SOLO lun27, mar28 e mer29 ottobre al Multiplex delle Stelle
Intero €8 - Ridotto €6
Versione originale inglese sottotitolata in italiano
The Rocky Horror Picture Show è il film con la permanenza in sala più lunga nella storia del cinema: uscito nel 1975, ancora oggi non è stato ritirato dalla distribuzione, ma continua a essere un fenomeno di culto la cui forza evocativa a livello socioculturale e politico rimane fortissima e necessaria.
Quella del Rocky Horror è una storia lunga che, col passare del tempo, è diventata una storia collettiva che comprende milioni di persone nel mondo. Il fatto che ancora oggi sia qualcosa di estremamente attuale e coerente con i tempi che stiamo vivendo fa comprendere la portata visionaria della creatura pensata e realizzata da Richard O’Brien. Una creazione che deriva dalla necessità di dare voce e spazio a una parte della propria identità troppo a lungo rimasta nascosta e soffocata dalle costrizioni sociali.
O’Brien, reduce da un laboratorio di recitazione a Londra all’inizio degli anni Settanta, scrive compulsivamente il copione e le canzoni, propone il progetto a Jim Sharman – già regista teatrale di un’opera di successo come Jesus Christ Superstar – e il 16 giugno 1973 al Royal Court Theatre va in scena la prima rappresentazione di uno spettacolo che diventerà mito: un musical all’interno del quale una giovane coppia si ritrova dentro un castello spettrale dove Frank-N-Furter (Tim Curry) e tutti i suoi ospiti intonano canzoni rock e invitano alla liberazione di ogni vincolo sociale e all’accettazione totale del desiderio.
Frank-N-Furter è l’emblema di questo sentimento: un uomo meravigliosamente vestito da donna, con calze a rete, tacchi e corsetto. È l’invito al superamento del binarismo di genere e alla più libera espressione della sessualità, in ogni sua forma.
Lo show ha un immediato successo e inizia una serie infinita di repliche. Si sposta negli Stati Uniti e dopo il successo hollywoodiano nasce l’idea di farne un film. Mick Jagger, Lou Reed e David Bowie si dicono interessati a diventarne interpreti, ma la grandezza del Rocky Horror Show sta nel non aver mai tradito quel gruppo irripetibile che ha creato il progetto.

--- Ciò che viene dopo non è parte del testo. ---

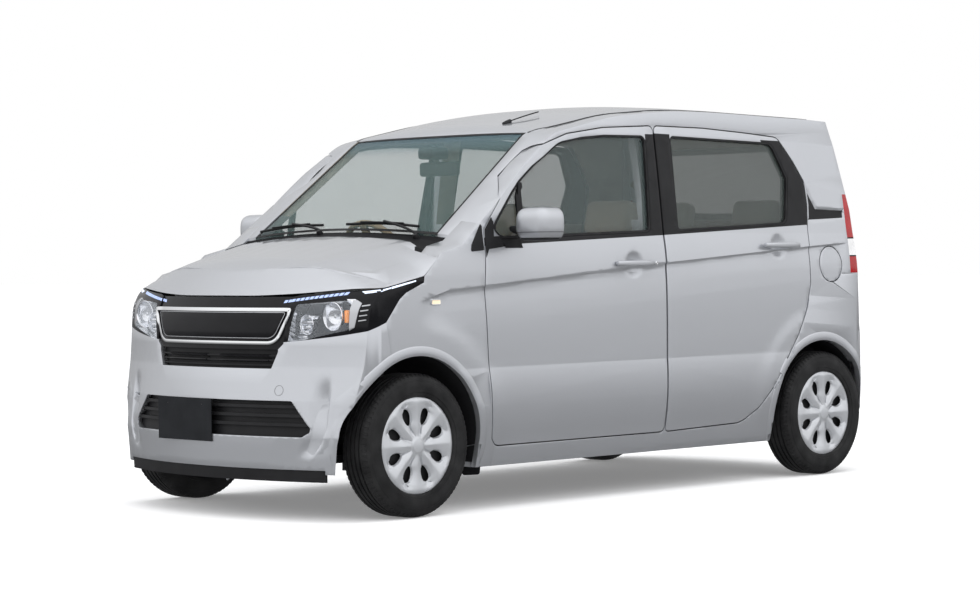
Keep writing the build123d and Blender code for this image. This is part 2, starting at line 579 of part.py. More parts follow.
def seat(x, hip_y, hip_z, width, floor_z):
    """Cushion, leaning back and headrest of one seat, as three soft blocks on a base."""
    y0 = AXLE_F + hip_y
    base = block(x - width / 2 + 50, x + width / 2 - 50, y0 - CUSHION[1] + 60, y0 - 40, floor_z,
                 hip_z - CUSHION[2])
    cushion = block(x - width / 2, x + width / 2, y0 - CUSHION[1], y0 + 20, hip_z - CUSHION[2], hip_z)
    cushion = fillet(cushion.edges().filter_by(Axis.X), 35)
    lean = Pos(x, y0 + 10, hip_z - 60) * Rot(-BACK_LEAN, 0, 0)
    back = Pos(0, SEAT_BACK[1] / 2, SEAT_BACK[2] / 2) * Box(width, SEAT_BACK[1], SEAT_BACK[2])
    back = lean * fillet(back.edges().filter_by(Axis.X), 40)
    rest = Pos(0, SEAT_BACK[1] / 2, SEAT_BACK[2] + 20 + HEADREST[2] / 2) * Box(*HEADREST)
    rest = fillet(rest.edges(), 30)
    stems = Pos(60, SEAT_BACK[1] / 2, SEAT_BACK[2] + 20) * Cylinder(6, 60)
    stems += Pos(-60, SEAT_BACK[1] / 2, SEAT_BACK[2] + 20) * Cylinder(6, 60)
    return base + cushion + back + lean * (rest + stems)


# ---------------------------------------------------------------- wheels and suspension
def tyre():
    half, bead, radius = TYRE_WIDTH / 2, RIM_RADIUS + 2, TYRE_RADIUS
    rows = [(-60, bead), (-half, bead + 46), (-half + 12, radius - 9), (-half + 28, radius)]
    rows += [(-x, r) for x, r in rows[::-1]]
    face = Plane.XZ * make_face(Polyline(*rows, close=True))
    return revolve(face, axis=Axis.X)


def wheel():
    """Rim barrel, hub plate and a wheel cover with eight windows. The outside faces +X."""
    bead = RIM_RADIUS + 2
    rim = [(-60, bead), (-60, bead - 8), (20, bead - 8), (20, 0), (30, 0), (30, bead - 8),
           (60, bead - 8), (60, bead)]
    dish = [(58, bead - 8), (60, bead), (67, bead + 10), (67, COVER_RADIUS), (70, COVER_RADIUS),
            (76, bead - 14), (79, 44), (80, 0), (30, 0), (30, 26), (73, 32), (70, bead - 20),
            (62, bead - 8)]
    barrel = revolve(Plane.XZ * make_face(Polyline(*rim, close=True)), axis=Axis.X)
    cover = revolve(Plane.XZ * make_face(Polyline(*dish, close=True)), axis=Axis.X)
    hole = Plane.YZ.offset(56) * extrude(Pos(0, 112, 0) * Ellipse(20, 32), amount=40)
    for k in range(8):
        cover -= Rot(45 * k + 22.5, 0, 0) * hole
    return barrel + cover


def knuckle():
    """Hub carrier of the left front wheel with its strut along the steering axis."""
    face_x = WHEEL_X + 20 - SEAT_GAP
    hub = disc(62, face_x - 14, face_x, AXLE_F, HUB_Z) + disc(88, face_x - 62, face_x - 14, AXLE_F, HUB_Z)
    low = (KING_LOW[0], AXLE_F, KING_LOW[1])
    share = 0.86
    top = (KING_LOW[0] + (KING_TOP[0] - KING_LOW[0]) * share, AXLE_F,
           KING_LOW[1] + (KING_TOP[1] - KING_LOW[1]) * share)
    strut = rod(20, low, top)
    return hub + strut


def front_arms():
    """Lower arms from the cross member to the ball joints, and the strut seats above them."""
    low = (KING_LOW[0], AXLE_F, KING_LOW[1])
    arm = at_z(outline([(330, AXLE_F - 40), (KING_LOW[0] + 16, AXLE_F - 18), (KING_LOW[0] + 16, AXLE_F + 18),
                        (330, AXLE_F + 150)], [0, 14, 14, 0]), KING_LOW[1] - 24, KING_LOW[1] - 5.4)
    arm += block(330, 370, AXLE_F - 40, AXLE_F + 150, KING_LOW[1] - 24, 200)
    return arm, flip(arm)


def rear_axle():
    """Twist beam with trailing arms, spindles and hub flanges."""
    face_x = WHEEL_X + 20 - SEAT_GAP
    half = rod(26, (0, AXLE_R - 150, HUB_Z - 20), (470, AXLE_R - 150, HUB_Z - 20))
    half += rod(24, (455, AXLE_R - 400, 255), (500, AXLE_R, HUB_Z))
    half += disc(30, 480, face_x - 40, AXLE_R, HUB_Z) + disc(92, face_x - 60, face_x - 12, AXLE_R, HUB_Z)
    half += disc(62, face_x - 14, face_x, AXLE_R, HUB_Z)
    half += disc(30, 425, 485, AXLE_R - 400, 255)
    return half + flip(half)


def mirror_housing():
    """Left door mirror: a rounded shell on a foot at the door's front corner."""
    shell = block(762, 935, AXLE_F + 484, AXLE_F + 612, 1056, 1190)
    shell = fillet(shell.edges().filter_by(Axis.Y), 42)
    shell = fillet(shell.faces().sort_by(Axis.Y)[0].edges(), 38)
    foot = at_y(outline([(690, 1096), (800, 1072), (800, 1100), (700, 1124)]), AXLE_F + 510, AXLE_F + 580)
    return (shell + foot) - form(0)


def lower_grille(zone):
    """Slatted inserts behind the upper intake and the mouth of the bumper."""
    inner = form(PANEL) - form(PANEL + 8)
    w, z1 = INTAKE[0]
    w2, z2 = INTAKE[1]
    hole = at_y(outline([(-w, z1 + 30), (w, z1 + 30), (w, z1), (w2, z2), (-w2, z2), (-w, z1)]),
                Y_FRONT - 60, Y_FRONT + 200)
    back = at_y(outline([(-w - 8, z1 + 10), (w + 8, z1 + 10), (w2 + 8, z2 - 14), (-w2 - 8, z2 - 14)]),
                Y_FRONT - 60, Y_FRONT + 200)
    upper = inner & back
    for k in range(3):
        z = z2 + 10 + 18 * k
        upper += ((form(10) - form(PANEL + 2)) & hole) & block(-w, w, Y_FRONT, 0, z, z + 6)
    return hole, upper - zone


def mouth():
    rows = [(-MOUTH[0][0], MOUTH[0][1]), (MOUTH[0][0], MOUTH[0][1]), (MOUTH[1][0], MOUTH[1][1]),
            (MOUTH[2][0], MOUTH[2][1]), (-MOUTH[2][0], MOUTH[2][1]), (-MOUTH[1][0], MOUTH[1][1])]
    radii = [14, 14, 12, 12, 12, 12]
    hole = at_y(outline(rows, radii), Y_FRONT - 60, Y_FRONT + 250)
    back = at_y(parallel_face(rows, radii, -12), Y_FRONT - 60, Y_FRONT + 250)
    insert = (form(PANEL) - form(PANEL + 8)) & back
    for z in BAR_Z:
        insert += ((form(8) - form(PANEL + 2)) & hole) & block(-560, 560, Y_FRONT, 0, z - 6, z + 6)
    return hole, insert


def plate():
    w, h, t = PLATE
    y = Y_FRONT
    board = block(PLATE_X - w / 2, PLATE_X + w / 2, y, y + t, PLATE_Z - h / 2, PLATE_Z + h / 2)
    holes = [Pos(PLATE_X + k * 105, y, PLATE_Z + 60) * Rot(90, 0, 0) * Cylinder(3.4, 60) for k in (-1, 1)]
    stay = block(PLATE_X - 40, PLATE_X + 40, y + t, y + 60, PLATE_Z - 30, PLATE_Z + 30) - form(8)
    for hole in holes:
        board -= hole
    return board + stay


def step(shape, name):
    os.makedirs("parts", exist_ok=True)
    export_step(shape, f"parts/{name}.step")


def main():
    skin, zone = skins()
    intake_hole, intake = lower_grille(zone["grille"])
    mouth_hole, insert = mouth()
    step(main_solid(skin["front_bumper"] - intake_hole - mouth_hole), "front_bumper")
    step(skin["hood"], "hood")
    step(skin["grille"], "grille_panel")
    step(skin["windshield"], "windshield")
    step(skin["cowl"], "cowl")
    stops = block(380, 420, AXLE_R + 90, AXLE_R + TAIL_GATE_Y + GAP - SEAT_GAP, 1400, 1700)
    stops = wall(PANEL, FRAME_THICK) & stops
    step(skin["roof"] + stops + flip(stops), "roof")
    step(skin["rear_bumper"], "rear_bumper")
    chin_end = AXLE_F + ARCH_F[0] - ARCH_F[2] - LINER - 1
    chin = wall(3, 40) & block(-CHIN[0], CHIN[0], Y_FRONT - 60, chin_end, CHIN[1], CHIN[2])
    step(Compound([main_solid(intake), main_solid(insert), main_solid(chin)]), "lower_grille")
    step(main_solid(plate()), "number_plate")
    window = at_y(outline([(-GATE_WINDOW[0], GATE_WINDOW[2]), (GATE_WINDOW[0], GATE_WINDOW[2]),
                           (GATE_WINDOW[1], GATE_WINDOW[3]), (-GATE_WINDOW[1], GATE_WINDOW[3])], 40),
                  AXLE_R + 60, Y_REAR + 60)
    step(main_solid(skin["gate"] - window), "tailgate")
    step(main_solid(wall(GLASS_SET, GLASS_SET + GLASS) & window), "tailgate_glass")
    lamps = skin["headlamp"]
    step(Compound([lamps, flip(lamps)]), "headlamps")
    step(Compound([skin["tail_lamp"], flip(skin["tail_lamp"])]), "tail_lamps")
    side = main_solid(skin["side"] + pillars())
    step(flip(side), "side_r")
    lid_y = AXLE_R + FUEL_LID[0]
    pocket = disc(FUEL_LID[2] + GAP / 2, 600, HALF + 60, lid_y, FUEL_LID[1]) - form(30)
    stay = block(600, HALF, lid_y - 66, lid_y - 46, FUEL_LID[1] - 16, FUEL_LID[1] + 16)
    step(main_solid((side - pocket) + ((form(14 + SEAT_GAP) - form(31)) & stay)), "side_l")
    cap = (form(0) - form(14)) & disc(FUEL_LID[2] - GAP / 2, 600, HALF + 60, lid_y, FUEL_LID[1])
    step(main_solid(cap), "fuel_lid")
    step(Compound([skin["fender"], flip(skin["fender"])]), "fenders")
    linings = [main_solid(liner(ARCH_F, AXLE_F, ARCH_INNER_X, PANEL)),
               main_solid(liner(ARCH_R, AXLE_R, REAR_ARCH_INNER_X, FRAME_THICK))]
    step(Compound(linings + [flip(one) for one in linings]), "arch_liners")
    step(main_solid(underbody()), "underbody")
    dash = dashboard()
    step(main_solid(dash + steering_column()), "dashboard")
    step(steering_wheel(), "steering_wheel")
    front = [seat(x, HIP[0], HIP[1], CUSHION[0], FLOOR_Z) for x in (SEAT_X, -SEAT_X)]
    step(Compound(front), "front_seats")
    rear = [seat(x, REAR_HIP[0], REAR_HIP[1], 524, REAR_FLOOR_Z) for x in (268, -268)]
    step(Compound(rear), "rear_seats")
    step(block(-320, 320, Y_FRONT + 160, AXLE_F + 240, FLOOR_Z, 760), "engine_block")
    for rows, win, name in ((front_door_rows(), front_window_rows(), "front"),
                            (rear_door_rows(), rear_window_rows(), "rear")):
        body, glass = door(rows[0], rows[1], win[0], win[1])
        step(body, f"door_{name}_l")
        step(flip(body), f"door_{name}_r")
        step(glass, f"glass_{name}_l")
        step(flip(glass), f"glass_{name}_r")
    housing = main_solid(mirror_housing())
    step(housing, "mirror_l")
    step(flip(housing), "mirror_r")
    ring, disc_wheel = tyre(), wheel()
    for name, side_sign, y in (("fl", 1, AXLE_F), ("fr", -1, AXLE_F), ("rl", 1, AXLE_R), ("rr", -1, AXLE_R)):
        place = Pos(side_sign * WHEEL_X, y, HUB_Z)
        turn = Rot(0, 0, 0 if side_sign > 0 else 180)
        step(place * turn * ring, f"tyre_{name}")
        step(place * turn * disc_wheel, f"wheel_{name}")
    carrier = knuckle()
    step(main_solid(carrier), "knuckle_l")
    step(flip(main_solid(carrier)), "knuckle_r")
    step(Compound(list(front_arms())), "front_arms")
    step(rear_axle(), "rear_axle")


if __name__ == "__main__":
    main()
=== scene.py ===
"""Kei car: paint, glass, lamps, wheels and cabin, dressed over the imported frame."""

from __future__ import annotations

import json
import logging
import math
from dataclasses import dataclass, field
from enum import Enum
from typing import Callable, Iterable, Sequence

import bmesh
import bpy
from mathutils import Matrix, Vector
from mathutils.bvhtree import BVHTree

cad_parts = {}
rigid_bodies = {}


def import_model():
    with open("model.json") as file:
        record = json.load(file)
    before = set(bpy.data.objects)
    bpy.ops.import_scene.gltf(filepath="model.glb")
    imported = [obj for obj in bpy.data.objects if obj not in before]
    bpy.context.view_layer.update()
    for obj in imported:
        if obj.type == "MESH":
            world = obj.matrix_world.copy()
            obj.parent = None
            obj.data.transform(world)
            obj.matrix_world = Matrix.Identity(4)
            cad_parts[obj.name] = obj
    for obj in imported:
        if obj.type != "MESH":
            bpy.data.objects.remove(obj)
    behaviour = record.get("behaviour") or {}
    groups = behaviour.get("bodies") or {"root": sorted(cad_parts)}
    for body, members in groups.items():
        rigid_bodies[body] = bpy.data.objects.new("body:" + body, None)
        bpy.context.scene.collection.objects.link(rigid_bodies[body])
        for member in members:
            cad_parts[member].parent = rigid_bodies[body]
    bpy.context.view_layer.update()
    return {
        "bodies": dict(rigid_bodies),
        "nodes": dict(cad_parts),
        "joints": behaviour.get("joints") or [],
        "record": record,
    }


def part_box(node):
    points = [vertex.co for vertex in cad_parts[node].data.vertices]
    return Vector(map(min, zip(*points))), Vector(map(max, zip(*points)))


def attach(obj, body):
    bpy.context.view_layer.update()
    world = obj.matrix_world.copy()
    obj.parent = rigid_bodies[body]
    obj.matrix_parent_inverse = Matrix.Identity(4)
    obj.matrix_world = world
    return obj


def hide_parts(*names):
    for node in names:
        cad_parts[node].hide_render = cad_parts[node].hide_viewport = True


LOG = logging.getLogger("kei_car")
Colour = tuple[float, float, float]
Point = tuple[float, float, float]
Point2 = tuple[float, float]
Rows = tuple[Point2, ...]
Plane = tuple[Point, Point]
Piece = bpy.types.Object
Socket = bpy.types.NodeSocket
FaceTest = Callable[[Vector, Vector], bool]
SIDES = {1: "l", -1: "r"}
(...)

Tim Curry, Richard O’Brien, Brian Thompson come scenografo, Sue Blane come costumista e Sharman dietro la macchina da presa; si aggiungono solo Barry Bostwick e una giovane Susan Sarandon nei panni dei due giovani che si ritrovano catapultati dentro il microcosmo del castello.

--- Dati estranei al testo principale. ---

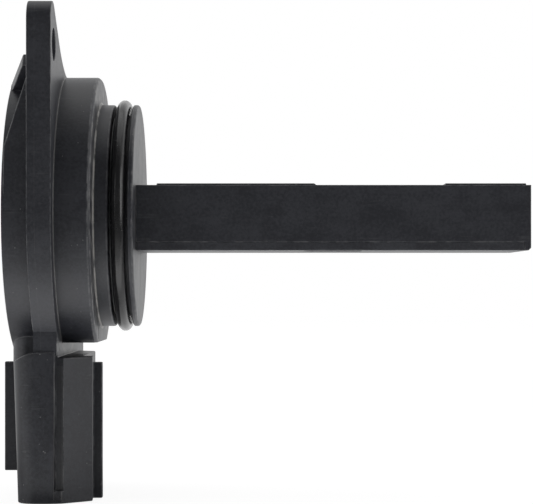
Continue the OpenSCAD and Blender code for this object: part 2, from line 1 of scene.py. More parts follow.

Un’aggiunta perfettamente funzionale poiché amplifica la sensazione di stupore e iniziale straniamento dei due giovani attori dentro un universo pulsionale, eccessivo, rumoroso, libero. In un primo momento il film – un prodotto alieno e irripetibile realizzato con un basso budget e un’estetica che s’ispira ai B movies della Hammer – sembra essere un flop, poi i produttori capiscono di dover coinvolgere il pubblico giusto, che deve essere giovane e sentire il bisogno di trovare sullo schermo la strada verso la propria identità.
La pellicola rinasce quindi grazie a proiezioni notturne sempre più invase da chi trova rappresentata nel film la propria ribellione contro una società conservatrice, punitiva e moralistica. Infine, il cerchio si chiude e il film torna a essere teatro: le proiezioni cinematografiche diventano uno spazio libero dove si balla, si canta, si recitano in coro le battute e si crea uno spettacolo dentro lo spettacolo. Oggetti di scena, “cast ombra”, travestimenti: ogni proiezione del Rocky Horror si trasforma in un luogo in cui ognuno può essere la versione di sé stesso che desidera.